Luckily, in my situation, I just added a call to sys.exit() in the signal handler, which worked for me, but is not a general solution.

def handler(signal, stack):
    """Signal handler"""
    info("Signal %s (%s) received" % (signal,
        process.Signals.numberToSymbol(signal)))

    if not loop:
        sys.exit(0)

Handling Comparison Operators in Class Instances

In python2, the presence of a __cmp__() method in a class will handle operations such as == != > >= etc. in an instance of that class. That is not the case in python3. I added calls to __eq__() and __lt__() in my classes. (The other comparisons can be synthesized by the interpreter from these two.*) In my case, since I already had a __cmp__() method, I just called that from my new methods. So far as I can tell, __cmp__() is never called by the interpreter in python3. (It might be called by cmp() but I don’t normally use that.)

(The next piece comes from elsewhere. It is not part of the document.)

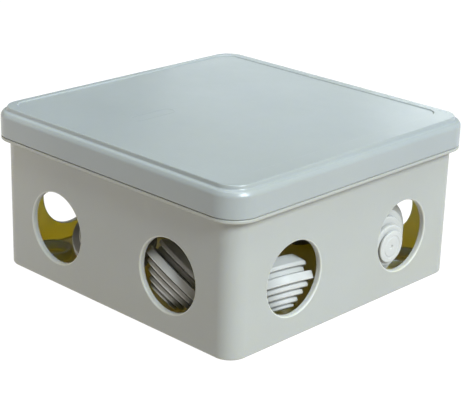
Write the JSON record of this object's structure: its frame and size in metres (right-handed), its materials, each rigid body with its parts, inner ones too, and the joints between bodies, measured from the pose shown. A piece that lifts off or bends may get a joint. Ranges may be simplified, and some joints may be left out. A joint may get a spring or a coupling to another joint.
{
  "type": "electrical junction box",
  "caption": "Square surface-mounted plastic junction box with a push-on lid, round cable openings in its walls and loose stepped cable seals inside.",
  "frame": {"origin": "middle of the base's underside, the face that lies against a wall", "axes": "+Z out of the lid, away from the mounting face; +X and -Y are two of the four equal walls with cable openings"},
  "size_m": [0.1, 0.1, 0.0492],
  "materials": {
    "base_plastic": "satin, finely textured moulded plastic, warm light grey",
    "lid_plastic": "satin, finely textured moulded plastic, cool light grey",
    "seal_rubber": "soft moulded light grey elastomer"
  },
  "bodies": {
    "base": {"box_base": "base_plastic", "cable_seal_1": "seal_rubber", "cable_seal_2": "seal_rubber", "cable_seal_3": "seal_rubber", "cable_seal_4": "seal_rubber", "cable_seal_5": "seal_rubber", "cable_seal_6": "seal_rubber", "cable_seal_7": "seal_rubber", "cable_seal_8": "seal_rubber"},
    "lid": {"box_lid": "lid_plastic"}
  },
  "joints": [
    {"name": "lid_lift", "type": "slide", "parent": "base", "child": "lid", "axis": [0, 0, 1], "range_m": [0, 0.06]}
  ]
}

*Update: I ran across a case where “a <= b” produced an exception where a and b were members of a class that defined __eq__() and __lt__(). This could have been synthesized as “a < b or a == b” but it wasn’t. When I added a definition for __le__() the code worked.

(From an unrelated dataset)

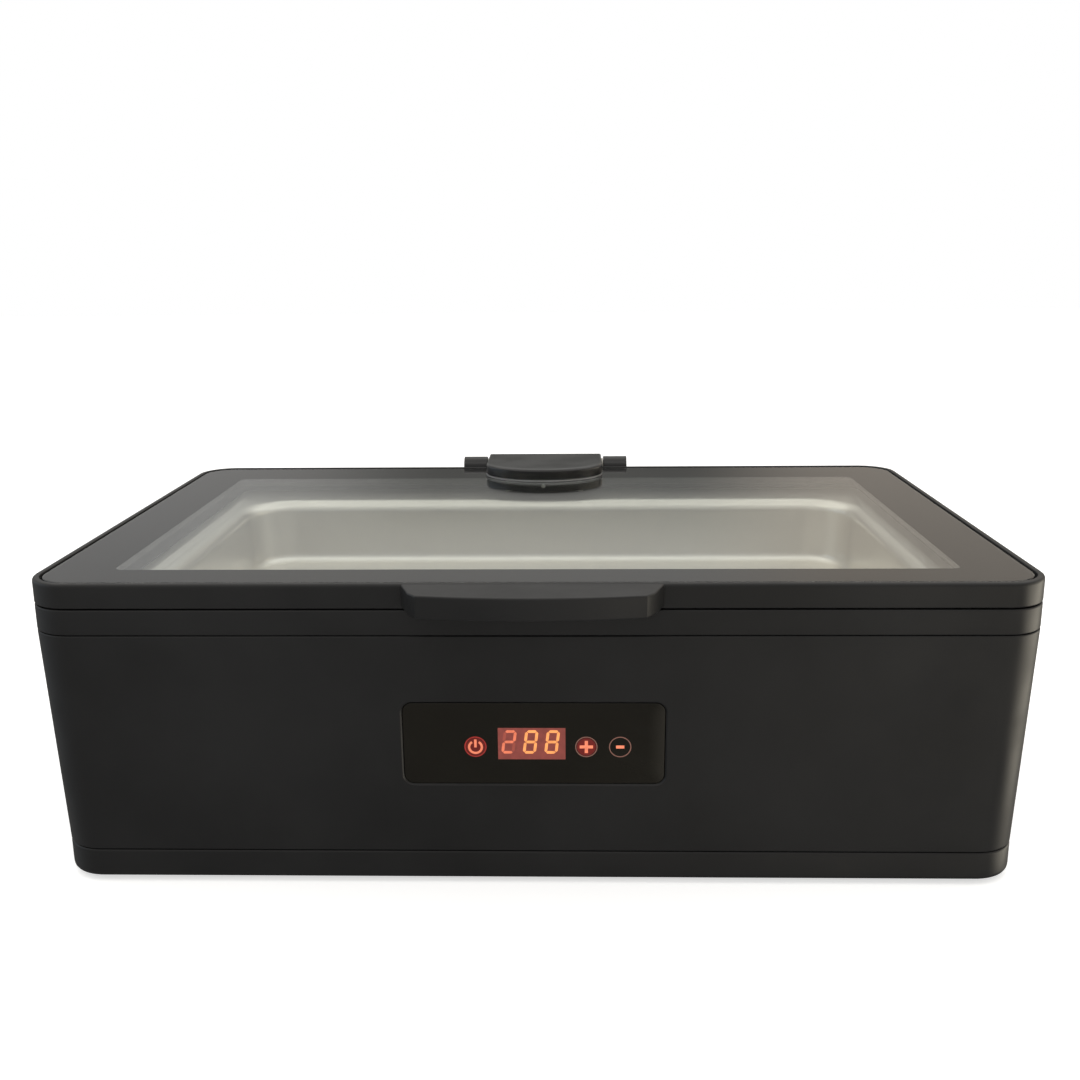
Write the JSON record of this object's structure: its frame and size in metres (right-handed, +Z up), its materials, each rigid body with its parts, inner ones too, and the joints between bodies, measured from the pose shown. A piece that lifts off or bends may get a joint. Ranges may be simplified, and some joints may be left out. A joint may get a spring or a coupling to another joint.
{
  "type": "hot stone heater",
  "caption": "Tabletop hot stone warming tank: black casing, stainless pan, hinged glass lid, front touch panel with a temperature display, rear mains inlet.",
  "frame": {"origin": "centre of the footprint box on the ground plane, under the feet", "axes": "+X to the operator's right along the long side, -Y towards the operator and the handle, +Z up"},
  "size_m": [0.56, 0.3958, 0.1895],
  "materials": {
    "casing_black": "satin moulded ABS with a very fine grain",
    "lid_black": "satin moulded ABS, slightly smoother than the casing",
    "grey_silicone": "matt silicone",
    "pad_silicone": "light grey silicone pad between the glass and the hinge",
    "black_rubber": "matt black rubber",
    "satin_stainless": "pressed stainless steel, satin with fine drawing lines",
    "heater_aluminium": "milled aluminium plate",
    "element_sheath": "heat-darkened steel sheath",
    "ceramic_fibre": "matt fibre blanket",
    "shield_sheet": "rolled sheet, satin",
    "phenolic_brown": "dark phenolic with a metal cap",
    "panel_gloss": "piano-black touch panel",
    "display_red": "smoked red window of a seven-segment display",
    "indicator_red": "lit red segments and touch symbols",
    "circuit_green": "green solder mask",
    "relay_blue": "moulded case",
    "transformer_steel": "varnished laminations and winding",
    "terminal_green": "moulded nylon",
    "inlet_black": "moulded nylon",
    "inlet_brass": "bright stamped blade",
    "touch_spring": "plated spring disc",
    "lead_black": "matt insulation",
    "lead_white": "matt heat-proof sleeve",
    "lead_grey": "matt insulation",
    "lid_glass": "clear tempered float glass",
    "glass_print": "black ceramic print fired on the back of the glass",
    "hinge_gloss": "gloss black",
    "clamp_black": "satin black plate",
    "pin_steel": "ground steel",
    "zinc_screw": "zinc-plated steel",
    "washer_nylon": "natural nylon"
  },
  "bodies": {
    "casing": {"base_tray": "casing_black", "body_shell": "casing_black", "top_ring": "casing_black", "pan_gasket": "grey_silicone", "stone_pan": "satin_stainless", "heater_plate": "heater_aluminium", "heating_element": "element_sheath", "insulation_pad": "ceramic_fibre", "heat_shield": "shield_sheet", "temperature_probe": "satin_stainless", "thermal_cutout": "phenolic_brown", "control_panel": "panel_gloss", "display_module": "display_red", "control_board": "circuit_green", "power_board": "circuit_green", "relay": "relay_blue", "transformer": "transformer_steel", "terminal_block": "terminal_green", "inlet_socket": "inlet_black", "mains_lead": "lead_black", "heater_lead": "lead_white", "panel_lead": "lead_grey", "hinge_bracket": "hinge_gloss", "hinge_pin": "pin_steel", "foot_fl": "black_rubber", "base_screw_fl": "zinc_screw", "shield_post_fl": "zinc_screw", "foot_fr": "black_rubber", "base_screw_fr": "zinc_screw", "shield_post_fr": "zinc_screw", "foot_bl": "black_rubber", "base_screw_bl": "zinc_screw", "shield_post_bl": "zinc_screw", "foot_br": "black_rubber", "base_screw_br": "zinc_screw", "shield_post_br": "zinc_screw", "touch_pad_power": "touch_spring", "touch_pad_plus": "touch_spring", "touch_pad_minus": "touch_spring", "inlet_pin_line": "inlet_brass", "inlet_pin_neutral": "inlet_brass", "inlet_pin_earth": "inlet_brass", "inlet_screw_l": "zinc_screw", "bracket_screw_l": "zinc_screw", "hinge_washer_l": "washer_nylon", "inlet_screw_r": "zinc_screw", "bracket_screw_r": "zinc_screw", "hinge_washer_r": "washer_nylon"},
    "lid": {"lid_frame": "lid_black", "lid_glass": "lid_glass", "lid_seal": "grey_silicone", "lid_handle": "lid_black", "handle_screw_l": "zinc_screw", "handle_screw_r": "zinc_screw", "hinge_cap": "hinge_gloss", "hinge_pad": "pad_silicone", "hinge_clamp": "clamp_black", "clamp_screw_l": "zinc_screw", "clamp_screw_c": "zinc_screw", "clamp_screw_r": "zinc_screw"}
  },
  "joints": [
    {"name": "lid_hinge", "type": "hinge", "parent": "casing", "child": "lid", "pos_m": [0, 0.1889, 0.178], "axis": [-1, 0, 0], "range_deg": [0, 95]}
  ]
}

    def __lt__(self, time2):
        return self.__cmp__(time2) < 0

    def __eq__(self, time2):
        return self.__cmp__(time2) == 0
    
    def __cmp__(self, time2):
        """
        Operator overload for < > <= >= == !=
        Compare two times.  First must be a 
        Time object;  second can be any of 
        the forms allowed by constructor 
        except hours, minutes
        """
        time2 = Time(time2)
        result = cmp(self.hh, time2.hh)
        if result == 0:
            result = cmp(self.mm, time2.mm)
            if result == 0:
                return cmp(self.ss, time2.ss)
        return result

exec Doesn’t Set Local Variables

exec("import %s as namespace" % module_name)

In python2 the variable, namespace, will be set after the above statement has been run; not on python3. This was driving me crazy because I was getting an error saying “namespace” was not defined, yet when I displayed it in the debugger it was defined.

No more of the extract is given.